Basically though, an application is a program which runs on your computer, like Word, Excel, Outlook, iTunes, Entourage, Photoshop or GIMP, which allows you to perform specific tasks like editing photos, listening to music or creating an invitation for your lobster-themed fancy dress party.

What are the different responsibilities between a developer and a designer?

Software developers and designers work their socks off to make sure operating systems and applications are usable, scalable and functional. Moreover, application developers and designers are now tasked with making sure that applications are compatible across different platforms.

The developers deal with the core programming responsibilities that make operating systems and applications actually work. They are presented with a problem or a task and are then required to develop a solution in accordance with the demands of the specific project.

Designers, on the other hand, focus on the look and feel of the user interface. After all, you wouldn’t want to use a desktop application which is confusing, disjointed and painful to look at because of its garish pink and fluorescent-yellow colour scheme.

Is there more work available as a developer or a designer?

Considering the fact that there are a very limited amount of operating systems out there, OS development is a very niche area of work and very few people pursue careers in this arena. It is possible though!

However, it’s more likely that you’d be working on the development and design of operating system updates. Who knows? You could even be developing the new Windows or the next Mac OS X update! Operating systems tend to be developed using programming languages, such as C# and C++.

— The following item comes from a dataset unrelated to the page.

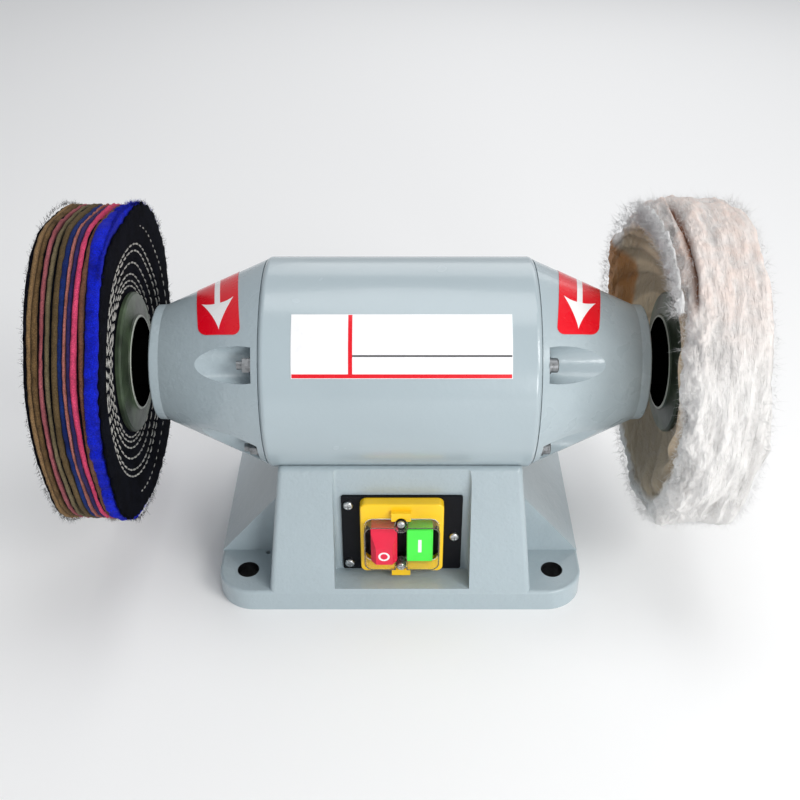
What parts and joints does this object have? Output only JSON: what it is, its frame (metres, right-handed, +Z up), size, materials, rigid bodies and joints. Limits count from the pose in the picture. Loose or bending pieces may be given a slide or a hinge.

A lot more career opportunities are available in the development of desktop applications. These guys tend to use programming languages, such as C#, C++ or Java, to develop all kinds of weird and wonderful applications. Cross-platform compatibility is of paramount importance here, because ideally the application you develop will work on various different operating systems. This is where multimedia programmers come in.

Designers in this area focus on how the application and operating system looks. These guys combine graphic design skills with specific knowledge of computer programmes to create and arrange the bits and pieces that comprise the interface of the application or operating system.

What is GUI design?

Essentially, it’s a designer’s job to make sure everything looks good and is simple and efficient to use. These guys manipulate how text, buttons, symbols and images are arranged on the page. This area of design is often known as Graphical User Interface (GUI) design.

Software developers and designers who pursue careers in this area are likely to work for large computer companies like Windows, IBM, Apple or Oracle.

Alternatively, you might work for government organisations, independent software engineering agencies or I.T. consultancies.

The future of software development

Many software developers will eventually become independent contractors, who work on a freelance basis for a range of different clients and get their teeth stuck into various projects throughout their careers. This career path tends to offer higher wages, but often provides less job security.

One thing to bear in mind before you dive headfirst into this area of development is that ‘cloud computing’ is on the rise. In the future, it is widely anticipated that everything you do with your computer will be done online, i.e. “in the cloud”, and traditional operating systems and desktop applications will be a thing of the past. Google has even developed its own web-based operating system, called Google Chrome OS.

Do you speak the language of programme, which is foreign to most of us mere mortals? Are you app happy? If so, why not consider a career in applications and systems or design and programming?